## WHAT IS ASKED:
Both the line containing "polished_loop();" and the line containing "obj.matrix_parent_inverse = Matrix.Identity(4)" are to be reproduced exactly, along with every line between them, and nothing more.

## GIVEN MATERIAL:
—————

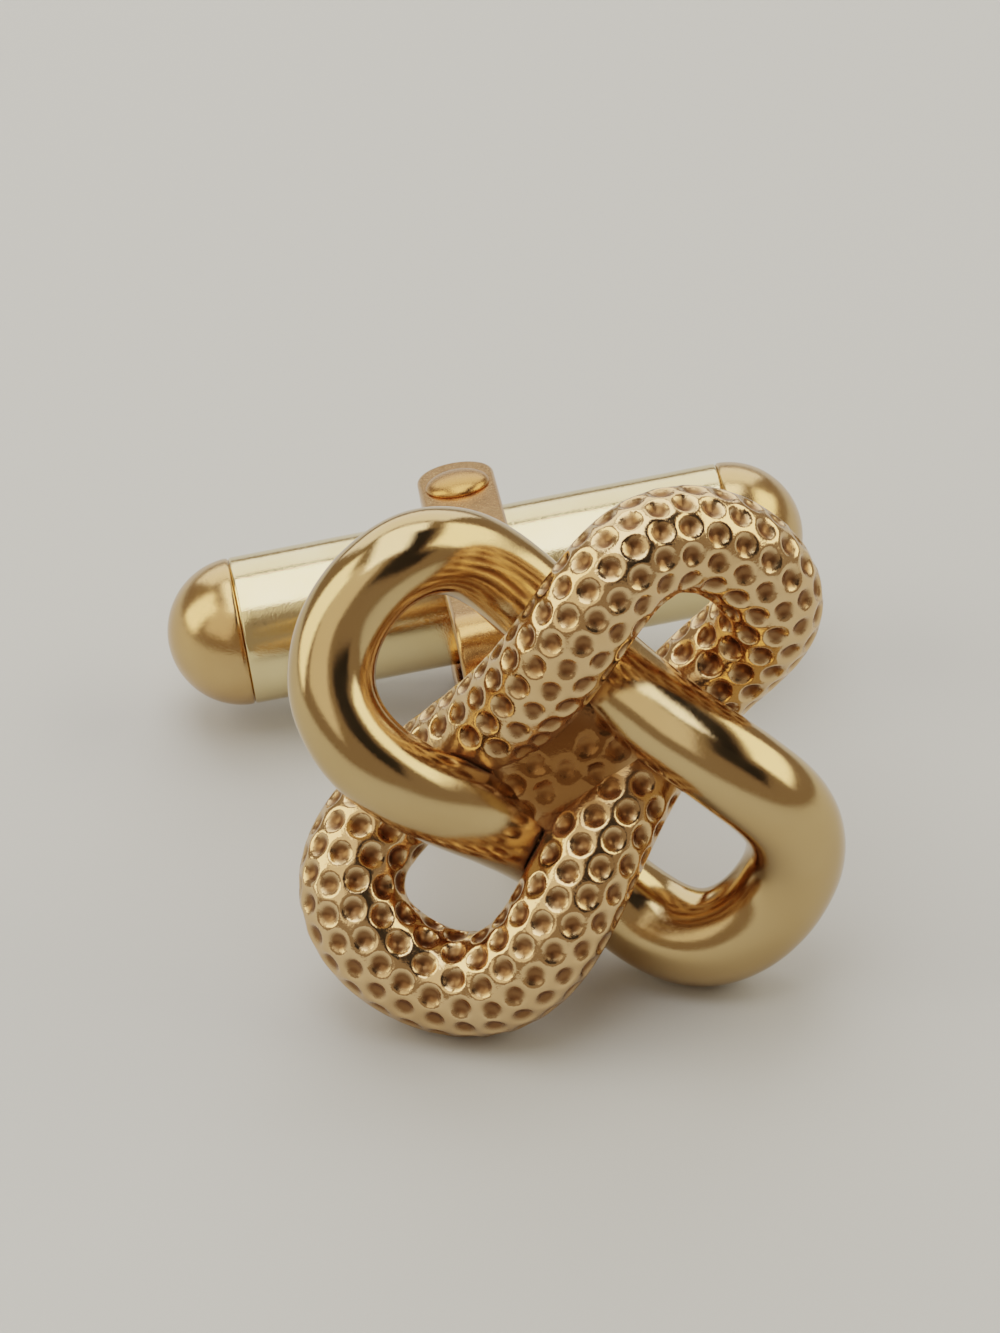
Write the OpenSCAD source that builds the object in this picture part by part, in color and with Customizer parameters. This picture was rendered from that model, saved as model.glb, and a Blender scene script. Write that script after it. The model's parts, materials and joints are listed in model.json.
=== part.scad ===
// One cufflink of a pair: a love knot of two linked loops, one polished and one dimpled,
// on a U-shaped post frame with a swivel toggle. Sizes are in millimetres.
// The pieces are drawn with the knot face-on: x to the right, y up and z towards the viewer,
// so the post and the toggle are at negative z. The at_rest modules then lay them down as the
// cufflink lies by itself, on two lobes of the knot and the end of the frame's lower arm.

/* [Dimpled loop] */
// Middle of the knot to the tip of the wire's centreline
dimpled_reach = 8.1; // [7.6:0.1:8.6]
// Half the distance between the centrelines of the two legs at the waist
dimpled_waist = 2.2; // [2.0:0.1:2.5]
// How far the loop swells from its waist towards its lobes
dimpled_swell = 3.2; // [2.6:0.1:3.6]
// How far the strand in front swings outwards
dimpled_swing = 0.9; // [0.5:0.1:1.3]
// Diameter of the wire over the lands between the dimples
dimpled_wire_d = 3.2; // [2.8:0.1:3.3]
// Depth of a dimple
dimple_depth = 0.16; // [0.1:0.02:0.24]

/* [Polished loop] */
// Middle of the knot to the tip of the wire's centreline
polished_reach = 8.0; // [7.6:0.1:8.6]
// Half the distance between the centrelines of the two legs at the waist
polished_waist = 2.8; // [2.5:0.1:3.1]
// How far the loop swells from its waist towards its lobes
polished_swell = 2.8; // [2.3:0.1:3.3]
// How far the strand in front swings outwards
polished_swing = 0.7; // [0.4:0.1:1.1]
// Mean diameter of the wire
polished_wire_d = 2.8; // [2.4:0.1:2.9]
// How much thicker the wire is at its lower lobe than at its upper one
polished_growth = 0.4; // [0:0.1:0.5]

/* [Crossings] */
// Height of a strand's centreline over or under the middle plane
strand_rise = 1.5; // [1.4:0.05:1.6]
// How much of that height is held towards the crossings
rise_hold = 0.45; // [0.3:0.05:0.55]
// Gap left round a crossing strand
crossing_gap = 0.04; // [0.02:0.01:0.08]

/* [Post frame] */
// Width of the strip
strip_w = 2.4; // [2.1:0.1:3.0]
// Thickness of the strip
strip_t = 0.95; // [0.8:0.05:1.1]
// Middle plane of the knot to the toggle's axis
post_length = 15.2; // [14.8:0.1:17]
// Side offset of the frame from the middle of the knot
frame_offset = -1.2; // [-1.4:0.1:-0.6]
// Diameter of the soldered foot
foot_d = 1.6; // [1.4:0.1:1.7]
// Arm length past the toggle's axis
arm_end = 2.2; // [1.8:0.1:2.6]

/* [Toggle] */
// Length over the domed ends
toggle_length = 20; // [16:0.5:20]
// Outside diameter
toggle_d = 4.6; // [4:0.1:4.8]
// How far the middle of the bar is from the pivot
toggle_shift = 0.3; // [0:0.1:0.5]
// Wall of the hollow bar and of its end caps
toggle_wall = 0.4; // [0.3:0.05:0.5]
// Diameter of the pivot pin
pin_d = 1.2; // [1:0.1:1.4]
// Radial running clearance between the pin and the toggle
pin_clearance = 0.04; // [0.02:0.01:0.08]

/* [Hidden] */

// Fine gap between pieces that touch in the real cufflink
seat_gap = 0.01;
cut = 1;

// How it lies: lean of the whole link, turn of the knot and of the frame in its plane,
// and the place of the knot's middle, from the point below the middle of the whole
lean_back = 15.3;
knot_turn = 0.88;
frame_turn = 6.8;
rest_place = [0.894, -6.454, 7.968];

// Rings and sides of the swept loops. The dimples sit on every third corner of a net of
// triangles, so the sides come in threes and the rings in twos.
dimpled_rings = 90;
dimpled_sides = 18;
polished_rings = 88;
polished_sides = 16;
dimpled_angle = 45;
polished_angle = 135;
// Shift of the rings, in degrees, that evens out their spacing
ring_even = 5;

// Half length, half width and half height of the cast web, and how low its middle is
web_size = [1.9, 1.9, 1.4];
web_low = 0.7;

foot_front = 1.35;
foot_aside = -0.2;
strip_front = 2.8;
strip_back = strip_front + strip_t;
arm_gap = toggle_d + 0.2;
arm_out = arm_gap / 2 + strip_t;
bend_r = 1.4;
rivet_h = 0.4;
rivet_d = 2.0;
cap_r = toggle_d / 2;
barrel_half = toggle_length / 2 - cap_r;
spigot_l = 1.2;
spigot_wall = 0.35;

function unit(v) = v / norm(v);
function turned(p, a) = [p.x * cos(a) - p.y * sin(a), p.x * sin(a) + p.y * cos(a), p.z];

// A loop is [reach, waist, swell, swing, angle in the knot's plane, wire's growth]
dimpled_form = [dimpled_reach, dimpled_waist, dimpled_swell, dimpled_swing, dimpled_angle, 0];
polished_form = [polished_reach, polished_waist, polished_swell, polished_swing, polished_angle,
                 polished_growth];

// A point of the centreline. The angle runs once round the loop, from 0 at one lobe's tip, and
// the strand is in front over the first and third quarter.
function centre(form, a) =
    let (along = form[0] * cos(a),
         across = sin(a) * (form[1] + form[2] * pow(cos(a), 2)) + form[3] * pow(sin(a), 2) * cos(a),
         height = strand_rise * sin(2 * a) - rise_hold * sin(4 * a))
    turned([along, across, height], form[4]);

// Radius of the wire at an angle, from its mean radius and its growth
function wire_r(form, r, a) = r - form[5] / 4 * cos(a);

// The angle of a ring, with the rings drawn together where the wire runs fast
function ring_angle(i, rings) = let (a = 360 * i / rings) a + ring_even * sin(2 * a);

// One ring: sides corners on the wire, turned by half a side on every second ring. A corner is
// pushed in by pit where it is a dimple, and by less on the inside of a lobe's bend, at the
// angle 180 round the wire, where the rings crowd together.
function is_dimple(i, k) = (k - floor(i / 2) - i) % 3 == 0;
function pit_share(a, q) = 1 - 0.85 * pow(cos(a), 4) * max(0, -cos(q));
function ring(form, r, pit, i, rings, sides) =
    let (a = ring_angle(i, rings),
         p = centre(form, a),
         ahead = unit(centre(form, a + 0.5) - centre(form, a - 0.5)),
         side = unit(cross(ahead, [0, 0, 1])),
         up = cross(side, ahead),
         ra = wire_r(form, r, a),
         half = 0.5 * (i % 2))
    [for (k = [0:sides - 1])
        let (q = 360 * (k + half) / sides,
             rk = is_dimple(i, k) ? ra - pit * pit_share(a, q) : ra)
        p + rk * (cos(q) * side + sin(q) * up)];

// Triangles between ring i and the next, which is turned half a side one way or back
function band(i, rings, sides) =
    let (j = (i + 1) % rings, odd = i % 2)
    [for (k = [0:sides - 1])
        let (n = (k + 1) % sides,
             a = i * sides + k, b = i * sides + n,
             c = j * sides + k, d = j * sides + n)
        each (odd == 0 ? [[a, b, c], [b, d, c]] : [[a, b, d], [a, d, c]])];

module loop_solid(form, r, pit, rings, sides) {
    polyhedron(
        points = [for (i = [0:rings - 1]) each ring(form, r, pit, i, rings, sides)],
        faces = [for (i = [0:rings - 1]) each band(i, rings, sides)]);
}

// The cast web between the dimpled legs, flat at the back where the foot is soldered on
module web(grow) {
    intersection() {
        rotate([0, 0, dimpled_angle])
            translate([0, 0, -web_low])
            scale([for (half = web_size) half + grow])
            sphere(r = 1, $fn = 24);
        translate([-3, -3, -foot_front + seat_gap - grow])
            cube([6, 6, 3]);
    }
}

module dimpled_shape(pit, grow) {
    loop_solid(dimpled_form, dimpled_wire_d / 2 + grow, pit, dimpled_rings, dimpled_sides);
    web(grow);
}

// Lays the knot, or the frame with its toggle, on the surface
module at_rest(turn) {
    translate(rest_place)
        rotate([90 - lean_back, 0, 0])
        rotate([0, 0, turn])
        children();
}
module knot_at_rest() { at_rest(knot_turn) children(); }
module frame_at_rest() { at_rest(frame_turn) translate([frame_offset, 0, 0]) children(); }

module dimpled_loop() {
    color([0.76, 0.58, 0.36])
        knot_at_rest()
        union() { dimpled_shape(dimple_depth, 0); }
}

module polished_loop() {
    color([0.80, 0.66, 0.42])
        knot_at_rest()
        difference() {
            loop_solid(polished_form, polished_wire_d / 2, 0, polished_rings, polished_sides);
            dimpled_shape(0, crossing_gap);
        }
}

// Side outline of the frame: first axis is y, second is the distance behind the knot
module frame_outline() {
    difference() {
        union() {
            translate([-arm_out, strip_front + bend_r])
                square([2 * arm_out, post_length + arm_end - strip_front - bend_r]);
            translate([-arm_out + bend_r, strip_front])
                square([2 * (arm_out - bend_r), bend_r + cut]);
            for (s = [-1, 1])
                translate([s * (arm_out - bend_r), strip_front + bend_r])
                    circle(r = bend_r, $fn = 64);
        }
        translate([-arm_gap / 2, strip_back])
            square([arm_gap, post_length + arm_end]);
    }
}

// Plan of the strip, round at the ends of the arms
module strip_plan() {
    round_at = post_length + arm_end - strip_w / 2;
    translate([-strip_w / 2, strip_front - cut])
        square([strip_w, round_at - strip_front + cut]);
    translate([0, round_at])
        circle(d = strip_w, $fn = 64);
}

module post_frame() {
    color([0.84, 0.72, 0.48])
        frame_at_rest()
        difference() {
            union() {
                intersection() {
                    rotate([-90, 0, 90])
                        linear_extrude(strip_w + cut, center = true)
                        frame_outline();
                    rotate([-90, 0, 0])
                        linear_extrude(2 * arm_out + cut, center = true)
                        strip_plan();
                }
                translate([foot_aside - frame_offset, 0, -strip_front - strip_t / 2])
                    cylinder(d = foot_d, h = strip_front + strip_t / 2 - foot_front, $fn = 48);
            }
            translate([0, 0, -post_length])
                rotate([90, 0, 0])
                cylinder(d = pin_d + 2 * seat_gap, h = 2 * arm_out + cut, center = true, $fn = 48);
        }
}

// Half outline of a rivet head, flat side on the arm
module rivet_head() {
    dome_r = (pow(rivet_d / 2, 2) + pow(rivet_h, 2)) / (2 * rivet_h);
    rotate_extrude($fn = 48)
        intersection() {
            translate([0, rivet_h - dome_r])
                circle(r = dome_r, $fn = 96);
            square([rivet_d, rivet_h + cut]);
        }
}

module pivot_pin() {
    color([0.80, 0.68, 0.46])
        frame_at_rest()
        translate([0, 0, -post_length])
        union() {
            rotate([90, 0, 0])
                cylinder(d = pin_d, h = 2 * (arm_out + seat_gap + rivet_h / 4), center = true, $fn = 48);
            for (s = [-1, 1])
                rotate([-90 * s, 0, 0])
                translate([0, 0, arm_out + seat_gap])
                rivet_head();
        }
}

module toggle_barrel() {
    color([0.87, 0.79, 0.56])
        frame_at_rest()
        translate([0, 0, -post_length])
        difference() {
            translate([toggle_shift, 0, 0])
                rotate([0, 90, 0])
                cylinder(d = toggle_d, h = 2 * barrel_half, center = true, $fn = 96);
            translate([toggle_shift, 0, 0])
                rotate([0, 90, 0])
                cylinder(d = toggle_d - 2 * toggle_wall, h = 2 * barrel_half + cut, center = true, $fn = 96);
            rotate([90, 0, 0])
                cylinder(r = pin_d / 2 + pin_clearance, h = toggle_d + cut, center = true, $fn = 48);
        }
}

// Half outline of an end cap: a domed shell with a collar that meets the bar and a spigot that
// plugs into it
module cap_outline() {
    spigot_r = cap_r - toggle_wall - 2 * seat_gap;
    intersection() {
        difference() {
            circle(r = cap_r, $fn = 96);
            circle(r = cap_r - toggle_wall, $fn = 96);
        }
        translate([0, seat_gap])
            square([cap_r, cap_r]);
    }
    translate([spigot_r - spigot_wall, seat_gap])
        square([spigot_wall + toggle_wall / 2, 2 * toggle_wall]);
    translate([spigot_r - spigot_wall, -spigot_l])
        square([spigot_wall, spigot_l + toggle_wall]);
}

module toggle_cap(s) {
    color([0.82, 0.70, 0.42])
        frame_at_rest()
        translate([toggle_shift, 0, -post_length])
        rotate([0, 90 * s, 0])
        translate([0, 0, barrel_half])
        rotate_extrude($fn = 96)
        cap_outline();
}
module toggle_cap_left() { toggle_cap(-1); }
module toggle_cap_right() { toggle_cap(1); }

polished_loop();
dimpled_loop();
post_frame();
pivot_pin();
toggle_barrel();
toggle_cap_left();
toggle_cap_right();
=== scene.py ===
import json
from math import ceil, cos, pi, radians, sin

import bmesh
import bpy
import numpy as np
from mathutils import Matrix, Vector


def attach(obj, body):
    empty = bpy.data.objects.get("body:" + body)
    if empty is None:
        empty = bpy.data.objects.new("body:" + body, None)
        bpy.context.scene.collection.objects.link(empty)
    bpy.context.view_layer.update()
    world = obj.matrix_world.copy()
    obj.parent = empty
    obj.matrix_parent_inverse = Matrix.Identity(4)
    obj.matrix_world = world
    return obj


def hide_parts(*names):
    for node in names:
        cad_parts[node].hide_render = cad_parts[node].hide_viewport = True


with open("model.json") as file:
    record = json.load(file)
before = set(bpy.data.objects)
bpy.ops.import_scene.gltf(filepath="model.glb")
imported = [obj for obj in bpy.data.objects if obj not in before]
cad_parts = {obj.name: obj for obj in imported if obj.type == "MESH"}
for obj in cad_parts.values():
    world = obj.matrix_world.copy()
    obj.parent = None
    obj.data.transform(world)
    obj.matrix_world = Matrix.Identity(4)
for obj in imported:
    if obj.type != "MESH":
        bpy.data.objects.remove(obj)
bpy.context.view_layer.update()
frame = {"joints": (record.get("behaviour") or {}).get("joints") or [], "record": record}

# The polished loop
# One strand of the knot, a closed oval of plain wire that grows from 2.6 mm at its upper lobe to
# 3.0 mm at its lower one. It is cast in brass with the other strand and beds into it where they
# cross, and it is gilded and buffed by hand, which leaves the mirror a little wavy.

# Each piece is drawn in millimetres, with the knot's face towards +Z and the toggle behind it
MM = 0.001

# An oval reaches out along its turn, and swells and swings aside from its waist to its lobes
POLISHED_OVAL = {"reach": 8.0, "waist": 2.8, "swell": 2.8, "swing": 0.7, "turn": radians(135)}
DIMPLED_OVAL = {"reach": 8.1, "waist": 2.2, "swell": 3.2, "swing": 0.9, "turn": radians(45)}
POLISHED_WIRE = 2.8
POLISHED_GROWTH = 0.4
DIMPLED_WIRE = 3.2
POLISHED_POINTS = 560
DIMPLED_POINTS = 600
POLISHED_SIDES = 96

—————

## RESULT FOR THIS EXERCISE:
polished_loop();
dimpled_loop();
post_frame();
pivot_pin();
toggle_barrel();
toggle_cap_left();
toggle_cap_right();
=== scene.py ===
import json
from math import ceil, cos, pi, radians, sin

import bmesh
import bpy
import numpy as np
from mathutils import Matrix, Vector


def attach(obj, body):
    empty = bpy.data.objects.get("body:" + body)
    if empty is None:
        empty = bpy.data.objects.new("body:" + body, None)
        bpy.context.scene.collection.objects.link(empty)
    bpy.context.view_layer.update()
    world = obj.matrix_world.copy()
    obj.parent = empty
    obj.matrix_parent_inverse = Matrix.Identity(4)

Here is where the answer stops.